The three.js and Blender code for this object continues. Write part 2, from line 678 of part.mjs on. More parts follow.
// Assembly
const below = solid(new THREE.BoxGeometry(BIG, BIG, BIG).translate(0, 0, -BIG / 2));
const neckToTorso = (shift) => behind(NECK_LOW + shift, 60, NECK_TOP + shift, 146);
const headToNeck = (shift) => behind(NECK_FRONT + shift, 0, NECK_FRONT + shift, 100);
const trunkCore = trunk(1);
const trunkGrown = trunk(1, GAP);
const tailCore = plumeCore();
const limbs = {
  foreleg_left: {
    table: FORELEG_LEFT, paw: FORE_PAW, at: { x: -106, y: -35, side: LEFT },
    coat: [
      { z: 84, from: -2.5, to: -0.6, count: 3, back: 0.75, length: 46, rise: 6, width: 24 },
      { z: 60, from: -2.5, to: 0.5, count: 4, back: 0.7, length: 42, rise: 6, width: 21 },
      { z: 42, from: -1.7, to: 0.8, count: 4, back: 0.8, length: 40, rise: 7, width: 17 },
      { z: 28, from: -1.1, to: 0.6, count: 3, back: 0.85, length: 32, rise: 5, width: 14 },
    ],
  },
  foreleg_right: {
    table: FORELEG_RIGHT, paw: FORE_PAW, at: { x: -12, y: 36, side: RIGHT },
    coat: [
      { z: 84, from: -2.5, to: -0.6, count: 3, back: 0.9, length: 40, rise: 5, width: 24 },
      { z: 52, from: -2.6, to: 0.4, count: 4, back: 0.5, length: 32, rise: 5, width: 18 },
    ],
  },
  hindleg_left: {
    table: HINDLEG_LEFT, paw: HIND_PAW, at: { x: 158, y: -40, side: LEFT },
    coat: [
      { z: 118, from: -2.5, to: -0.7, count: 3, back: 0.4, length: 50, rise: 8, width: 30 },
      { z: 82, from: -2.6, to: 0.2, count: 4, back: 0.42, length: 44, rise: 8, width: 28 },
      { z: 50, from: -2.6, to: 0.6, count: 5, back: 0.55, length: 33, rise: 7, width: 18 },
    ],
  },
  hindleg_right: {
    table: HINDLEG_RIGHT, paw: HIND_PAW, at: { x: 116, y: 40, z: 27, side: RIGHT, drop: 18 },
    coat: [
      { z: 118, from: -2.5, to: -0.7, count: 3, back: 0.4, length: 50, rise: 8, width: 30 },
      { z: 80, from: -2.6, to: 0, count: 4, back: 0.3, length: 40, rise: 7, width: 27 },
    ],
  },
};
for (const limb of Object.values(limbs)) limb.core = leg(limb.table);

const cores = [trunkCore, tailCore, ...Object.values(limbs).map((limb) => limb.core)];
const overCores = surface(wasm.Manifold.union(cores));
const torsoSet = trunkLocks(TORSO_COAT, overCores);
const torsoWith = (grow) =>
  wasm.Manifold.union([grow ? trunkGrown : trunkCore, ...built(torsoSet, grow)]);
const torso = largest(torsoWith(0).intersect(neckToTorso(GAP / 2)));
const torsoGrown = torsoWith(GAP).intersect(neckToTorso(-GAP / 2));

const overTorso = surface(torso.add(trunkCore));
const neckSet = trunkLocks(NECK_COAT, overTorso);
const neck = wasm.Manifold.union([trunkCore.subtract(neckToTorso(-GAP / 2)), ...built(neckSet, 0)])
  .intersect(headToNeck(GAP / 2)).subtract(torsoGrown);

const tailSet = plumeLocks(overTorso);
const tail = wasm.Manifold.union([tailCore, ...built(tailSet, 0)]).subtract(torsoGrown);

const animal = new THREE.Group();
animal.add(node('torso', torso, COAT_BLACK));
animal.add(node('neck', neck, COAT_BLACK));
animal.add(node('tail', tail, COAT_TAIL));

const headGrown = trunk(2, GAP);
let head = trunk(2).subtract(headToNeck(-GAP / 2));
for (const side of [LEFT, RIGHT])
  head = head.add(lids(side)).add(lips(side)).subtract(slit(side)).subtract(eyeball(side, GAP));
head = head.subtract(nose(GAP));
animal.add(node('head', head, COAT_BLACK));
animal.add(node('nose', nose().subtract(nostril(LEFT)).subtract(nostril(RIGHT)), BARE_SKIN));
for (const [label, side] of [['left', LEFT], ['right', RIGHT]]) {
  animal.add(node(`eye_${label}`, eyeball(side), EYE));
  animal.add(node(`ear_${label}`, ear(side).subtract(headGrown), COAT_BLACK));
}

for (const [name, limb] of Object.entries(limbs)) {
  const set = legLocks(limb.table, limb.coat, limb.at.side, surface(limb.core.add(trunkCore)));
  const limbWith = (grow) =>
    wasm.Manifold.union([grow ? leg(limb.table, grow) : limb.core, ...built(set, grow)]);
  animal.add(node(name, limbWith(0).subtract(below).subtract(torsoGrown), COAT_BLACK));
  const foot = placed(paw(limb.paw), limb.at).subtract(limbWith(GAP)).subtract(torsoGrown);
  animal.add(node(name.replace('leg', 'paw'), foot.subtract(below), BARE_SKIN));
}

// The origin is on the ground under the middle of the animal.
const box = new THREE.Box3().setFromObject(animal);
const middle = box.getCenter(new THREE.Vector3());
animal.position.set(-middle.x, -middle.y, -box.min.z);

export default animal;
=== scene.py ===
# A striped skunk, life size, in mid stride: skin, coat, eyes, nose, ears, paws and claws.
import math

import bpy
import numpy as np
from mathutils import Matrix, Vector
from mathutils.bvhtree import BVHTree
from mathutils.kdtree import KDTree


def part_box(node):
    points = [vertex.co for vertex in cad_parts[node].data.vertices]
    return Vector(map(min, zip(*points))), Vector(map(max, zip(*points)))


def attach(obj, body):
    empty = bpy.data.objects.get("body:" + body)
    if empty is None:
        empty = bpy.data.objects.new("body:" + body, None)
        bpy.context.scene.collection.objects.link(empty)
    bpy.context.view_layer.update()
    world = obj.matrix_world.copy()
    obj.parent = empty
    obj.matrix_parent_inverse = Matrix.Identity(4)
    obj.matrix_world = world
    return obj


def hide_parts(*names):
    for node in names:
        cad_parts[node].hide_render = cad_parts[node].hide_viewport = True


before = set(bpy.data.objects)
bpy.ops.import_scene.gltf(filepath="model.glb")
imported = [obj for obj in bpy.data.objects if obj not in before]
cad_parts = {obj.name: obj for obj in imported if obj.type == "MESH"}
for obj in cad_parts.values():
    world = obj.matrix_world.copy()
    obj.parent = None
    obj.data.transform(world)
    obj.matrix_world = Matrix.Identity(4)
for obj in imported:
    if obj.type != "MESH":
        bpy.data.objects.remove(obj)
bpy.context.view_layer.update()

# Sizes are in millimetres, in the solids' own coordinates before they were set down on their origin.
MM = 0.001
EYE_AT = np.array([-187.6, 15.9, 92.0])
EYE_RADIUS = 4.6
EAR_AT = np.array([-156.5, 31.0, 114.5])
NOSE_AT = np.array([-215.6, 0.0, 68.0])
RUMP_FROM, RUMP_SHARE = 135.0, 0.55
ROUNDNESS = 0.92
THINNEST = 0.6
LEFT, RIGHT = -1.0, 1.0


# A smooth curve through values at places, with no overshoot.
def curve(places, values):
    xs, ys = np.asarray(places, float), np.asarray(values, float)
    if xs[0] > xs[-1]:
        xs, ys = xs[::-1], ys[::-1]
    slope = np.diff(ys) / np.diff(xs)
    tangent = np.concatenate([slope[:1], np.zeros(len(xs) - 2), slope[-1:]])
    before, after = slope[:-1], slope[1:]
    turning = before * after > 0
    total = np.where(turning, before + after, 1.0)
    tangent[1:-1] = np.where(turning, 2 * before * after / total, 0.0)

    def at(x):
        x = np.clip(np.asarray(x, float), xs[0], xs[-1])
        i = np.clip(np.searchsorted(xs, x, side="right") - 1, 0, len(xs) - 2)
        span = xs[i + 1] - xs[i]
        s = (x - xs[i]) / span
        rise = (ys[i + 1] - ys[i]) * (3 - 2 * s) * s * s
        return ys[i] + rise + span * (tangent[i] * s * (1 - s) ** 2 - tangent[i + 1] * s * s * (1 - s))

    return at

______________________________

Your task is to repeat the lines from the one containing "obj.matrix_world = Matrix.Identity(4)" to the one containing "LEFT, RIGHT = -1.0, 1.0", both lines included. Leave out every other line.

* [FULL ANSWER]:
    obj.matrix_world = Matrix.Identity(4)
for obj in imported:
    if obj.type != "MESH":
        bpy.data.objects.remove(obj)
bpy.context.view_layer.update()

# Sizes are in millimetres, in the solids' own coordinates before they were set down on their origin.
MM = 0.001
EYE_AT = np.array([-187.6, 15.9, 92.0])
EYE_RADIUS = 4.6
EAR_AT = np.array([-156.5, 31.0, 114.5])
NOSE_AT = np.array([-215.6, 0.0, 68.0])
RUMP_FROM, RUMP_SHARE = 135.0, 0.55
ROUNDNESS = 0.92
THINNEST = 0.6
LEFT, RIGHT = -1.0, 1.0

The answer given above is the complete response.